Two years later, there would be less honor in another more successful hit just about a mile away, just on the other side of the border of Elmwood Park and Chicago, of Charles "Chuckie" English. A lieutenant of Sam Giancana, his star fell somewhat when Giancana was murdered in his Oak Park, Illinois home in July of 1975. Still, he soldiered on, working as a bookie in Florida, but eventually returning to Chicago, where he allegedly badmouthed Giancana's successors. It all caught up to him February of 1985, when he was whacked outside of Horvath's, a then-popular and now-demolished restaurant.

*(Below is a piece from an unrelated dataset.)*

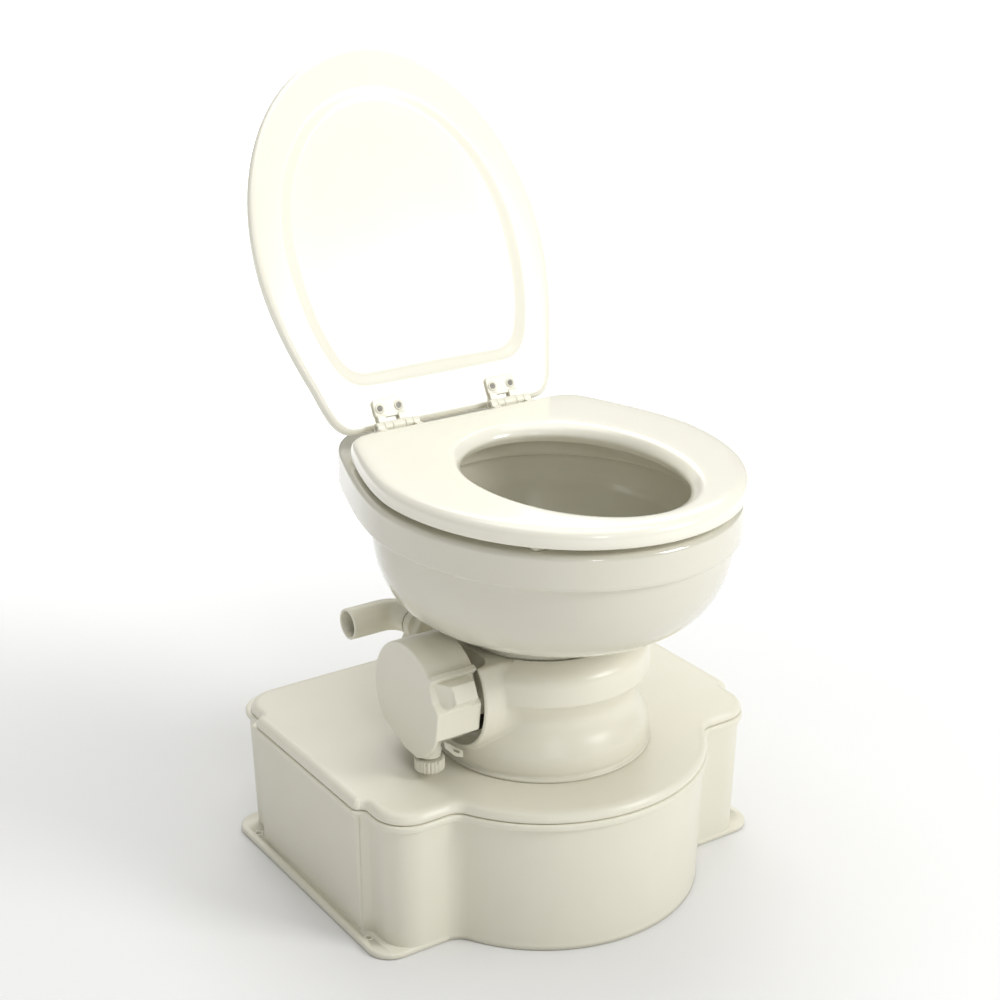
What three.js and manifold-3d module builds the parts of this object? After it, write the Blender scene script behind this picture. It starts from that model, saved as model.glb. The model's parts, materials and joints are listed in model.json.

This time, the hitman, who was probably Charles Schweihs, who was also probably responsible for the murders of Allen Dorfman, Sam Giancana, Anthony Spilotro and Michael Spilotro, shot English in Elmwood Park, though just barely so; Harlem Avenue, where the restaurant was located, is the dividing line between Chicago and Elmwood Park in that particular location.

These days, there's a Staples office supply store where Horvath's used to be. Across the street, on the Chicago side, nothing has changed; the building that was there back then serving as a warning to English, Eto and all the other mobsters is still there:

The Galewood Funeral Home.


SkylersDad said...

You always have wonderfully interesting stories JY! The thing that struck me with this story is who in the heck shoots somebody with a 22? Even a well packed round is still likely to not kill a man with a single shot.

Erik Donald France said...

Good detective work, man! Those are some grim lifestyles over the long run.

Wonder what living Japanese in Georgia under witness protection was like . . .

purplelar said...

If you shoot someone just behind the ear with .22 the slug will enter the head bounce around scramble the brain and never exit the skull. That 's why a lot of hitmen have used that caliber.

Churlita said...

I love your Chicago Mob stories. Such a bizarre lifestyle.

Adam said...

This is great! Keep it up.

MadSam said...

"Tokyo Joe" Kenny Eto, played dead after taking 2 to the head, the hitters used weak ammo, old stuff from WW2 days, they were reprimanded for their mistake, believe me, the Outfit don't like mistakes like this, thanks for the amazing article, enjoy your blog.